## DATA SECTION

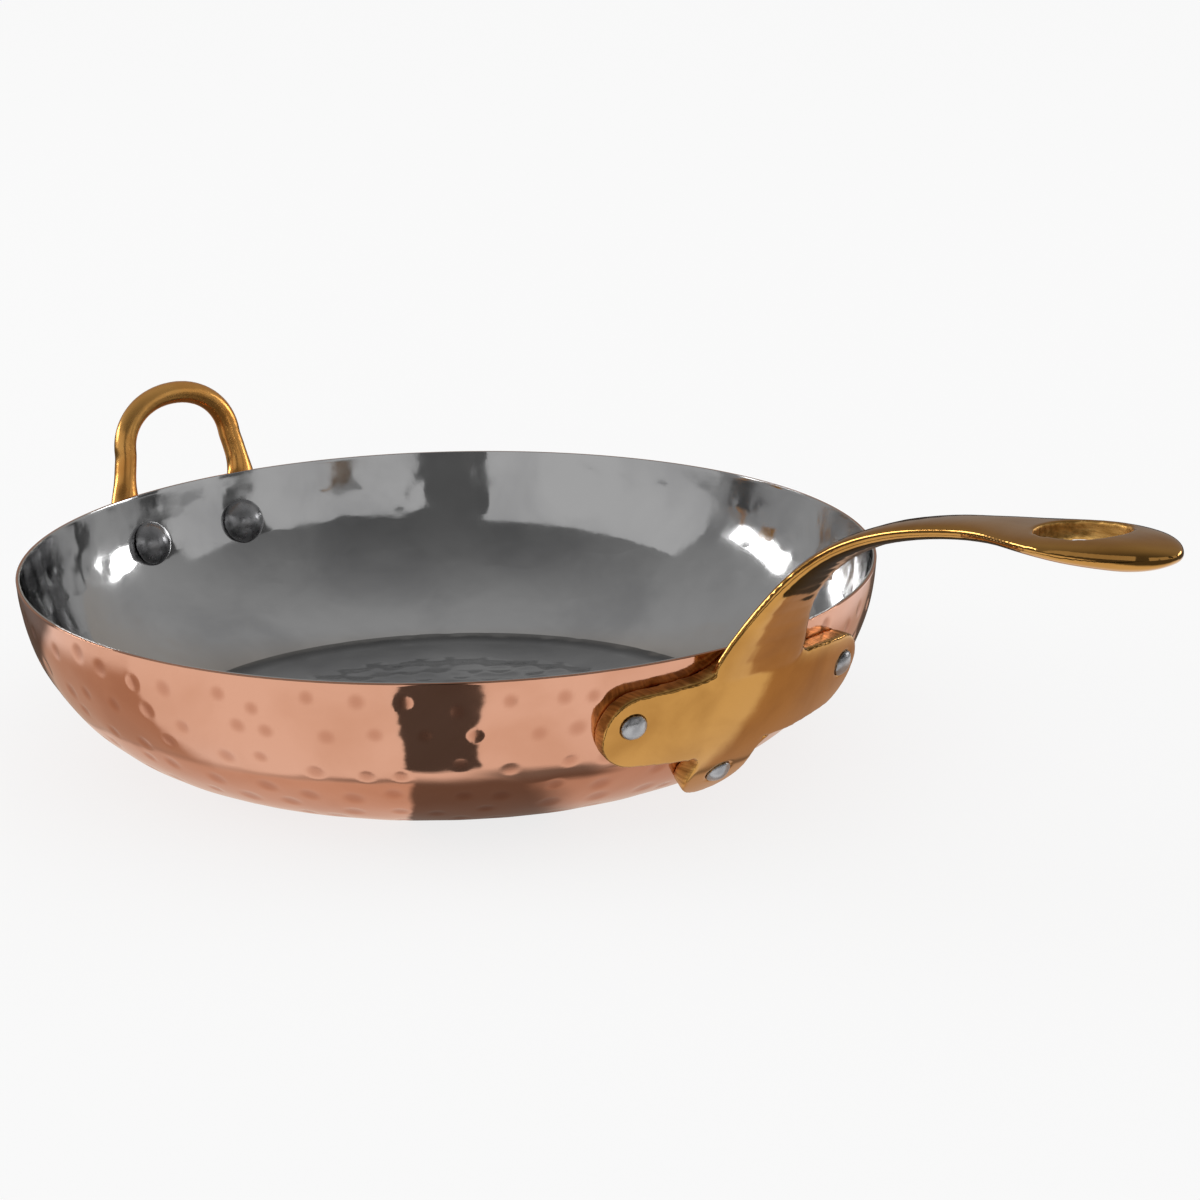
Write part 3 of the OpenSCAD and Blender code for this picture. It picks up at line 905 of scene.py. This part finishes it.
def ripples(seed, size, depth, side, low, high):
    """Soft planishing waves over one side of a wall, between two runs."""
    shift = Vector([seed * step for step in SEED_SHIFT])

    def field(points, angle, run, sides):
        flat = points.reshape(-1, 3)
        flat_run = run.reshape(-1)
        chosen = ((sides == side) & (run >= low) & (run <= high)).reshape(-1)
        moved = np.zeros(len(flat))
        for k in np.flatnonzero(chosen):
            moved[k] = depth * noise.noise(Vector(flat[k]) / size + shift)
        edge = np.clip((flat_run - low) / size, 0, 1) * np.clip((high - flat_run) / size, 0, 1)
        return (moved * edge).reshape(run.shape)

    return field


def make_copper():
    """The outer wall, with the hammer's rows over planishing waves."""
    hammered = WALL_RUN - HAMMERED_BELOW_RIM
    outer = steps((BASE_R, BASE_STEP), (hammered, PLAIN_STEP), (WALL_RUN, HAMMERED_STEP))
    inner = steps((BASE_R, HIDDEN_STEP), (WALL_RUN, HIDDEN_STEP))
    waves = [
        ripples(seed, size, depth, OUTSIDE, BASE_R, WALL_RUN - end)
        for seed, size, depth, end in COPPER_WAVES
    ]
    piece = turned_wall(
        "copper_wall",
        depths=(0, COPPER_T),
        runs=(outer, inner),
        segments=COPPER_SEGMENTS,
        fields=[dents(wall_blows(), BLOW_DEPTH, OUTSIDE)] + waves,
        # The dents' mark, where the material paints shade
        marks=dents(wall_blows(), 1.0, OUTSIDE),
    )
    piece.data.materials.append(copper_polished())
    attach(piece, "root")
    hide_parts("copper_shell")


def make_lining():
    """The inner wall, with a pebbled floor, a dark grooved ring and waves up to the rim."""
    outer = steps((BASE_R, HIDDEN_STEP), (WALL_RUN, HIDDEN_STEP))
    inner = steps((WALL_RUN, LINING_STEP))
    waves = [
        ripples(seed, size, depth, INSIDE, FLOOR_EDGE, WALL_RUN - end)
        for seed, size, depth, end in LINING_WAVES
    ]
    blows = [
        dents(floor_pebbles(), PEBBLE_DEPTH, INSIDE),
        dents(wall_blows(), INNER_BLOW_DEPTH, INSIDE),
    ]
    piece = turned_wall(
        "steel_lining_wall",
        depths=(COPPER_T + BOND_GAP, COPPER_T + BOND_GAP + LINING_T),
        runs=(outer, inner),
        segments=LINING_SEGMENTS,
        fields=blows + waves + [groove(FLOOR_RING_R, FLOOR_RING_HALF, FLOOR_RING_DEPTH, INSIDE)],
        marks=groove(FLOOR_RING_R, FLOOR_RING_DARK_HALF, 1.0, INSIDE),
    )
    piece.data.materials.append(lining_steel())
    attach(piece, "root")
    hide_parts("steel_lining")


# Castings and rivets

# How far each round of smoothing moves a point towards its neighbours' middle
WEAR = 0.5
RIVETS = (
    "handle_rivet_left",
    "handle_rivet_right",
    "handle_rivet_lower",
    "loop_rivet_left",
    "loop_rivet_right",
)


def softened(node, name, depth, fill, passes, wave, wave_depth):
    """A copy of a node with its edges worn round and its faces slightly uneven.

    depth and fill set how finely it is remeshed: a step of depth halves the faces' size. passes
    are the rounds of smoothing, and wave and wave_depth the size and depth of the unevenness.
    """
    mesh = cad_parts[node].data.copy()
    mesh.name = name
    mesh.materials.clear()
    shape = bmesh.new()
    shape.from_mesh(mesh)
    bmesh.ops.remove_doubles(shape, verts=shape.verts, dist=WELD)
    shape.to_mesh(mesh)
    shape.free()
    piece = bpy.data.objects.new(name, mesh)
    bpy.context.scene.collection.objects.link(piece)
    remesh = piece.modifiers.new("cast", "REMESH")
    remesh.mode = "SMOOTH"
    remesh.octree_depth = depth
    remesh.scale = fill
    smooth = piece.modifiers.new("worn", "SMOOTH")
    smooth.factor = WEAR
    smooth.iterations = passes
    graph = bpy.context.evaluated_depsgraph_get()
    baked = bpy.data.meshes.new_from_object(piece.evaluated_get(graph))
    piece.modifiers.clear()
    piece.data = baked
    away = [vertex.normal.copy() for vertex in baked.vertices]
    for vertex, out in zip(baked.vertices, away):
        vertex.co += out * noise.noise(vertex.co / wave) * wave_depth
    baked.shade_smooth()
    return piece


def make_brass():
    """The long handle and the helper loop, two castings in two finishes."""
    handle = softened(
        "long_handle",
        "cast_long_handle",
        depth=9,
        fill=0.72,
        passes=14,
        wave=14 * MM,
        wave_depth=0.1 * MM,
    )
    handle.data.materials.append(brass_polished())
    loop = softened(
        "loop_handle",
        "cast_loop_handle",
        depth=7,
        fill=0.95,
        passes=20,
        wave=14 * MM,
        wave_depth=0.06 * MM,
    )
    loop.data.materials.append(brass_satin())
    for piece, node in ((handle, "long_handle"), (loop, "loop_handle")):
        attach(piece, "root")
        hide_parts(node)


def make_rivets():
    """The five rivets, with their clinched heads."""
    steel = rivet_steel()
    for node in RIVETS:
        piece = softened(
            node,
            "clinched_" + node,
            depth=5,
            fill=0.9,
            passes=2,
            wave=3 * MM,
            wave_depth=0.1 * MM,
        )
        piece.data.materials.append(steel)
        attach(piece, "root")
        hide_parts(node)


add_camera()
add_studio()
make_copper()
make_lining()
make_brass()
make_rivets()

bpy.context.scene.view_settings.view_transform = "Standard"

## WHAT TO WORK ON
Copy the lines from the start of the data verbatim, stopping after the line containing "return (moved *".

## REPLY TO THE TASK
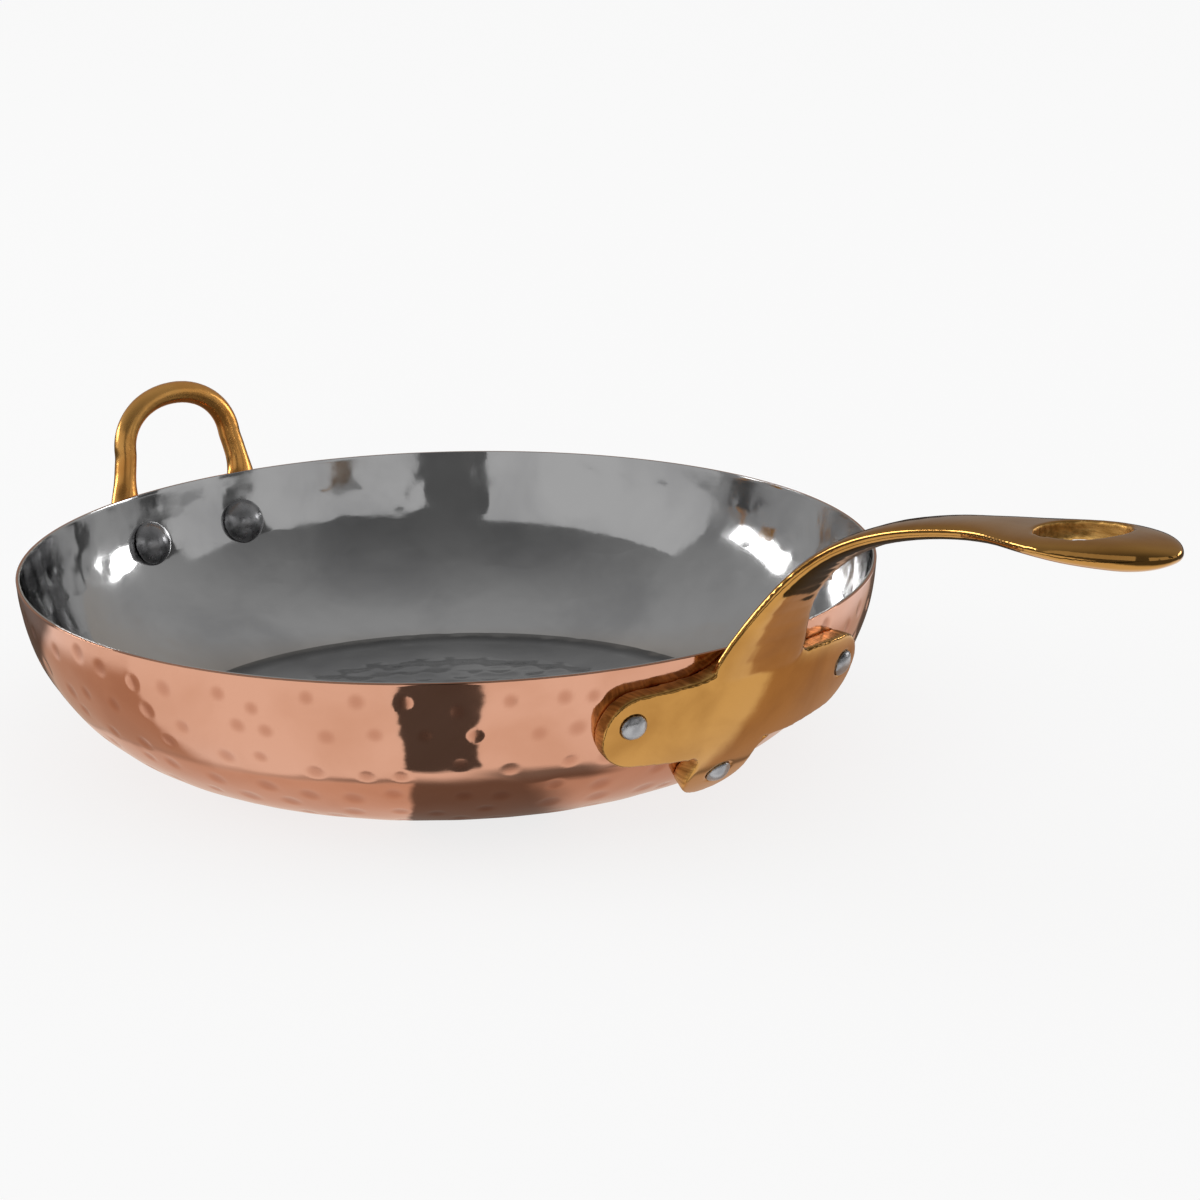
Write part 3 of the OpenSCAD and Blender code for this picture. It picks up at line 905 of scene.py. This part finishes it.
def ripples(seed, size, depth, side, low, high):
    """Soft planishing waves over one side of a wall, between two runs."""
    shift = Vector([seed * step for step in SEED_SHIFT])

    def field(points, angle, run, sides):
        flat = points.reshape(-1, 3)
        flat_run = run.reshape(-1)
        chosen = ((sides == side) & (run >= low) & (run <= high)).reshape(-1)
        moved = np.zeros(len(flat))
        for k in np.flatnonzero(chosen):
            moved[k] = depth * noise.noise(Vector(flat[k]) / size + shift)
        edge = np.clip((flat_run - low) / size, 0, 1) * np.clip((high - flat_run) / size, 0, 1)
        return (moved * edge).reshape(run.shape)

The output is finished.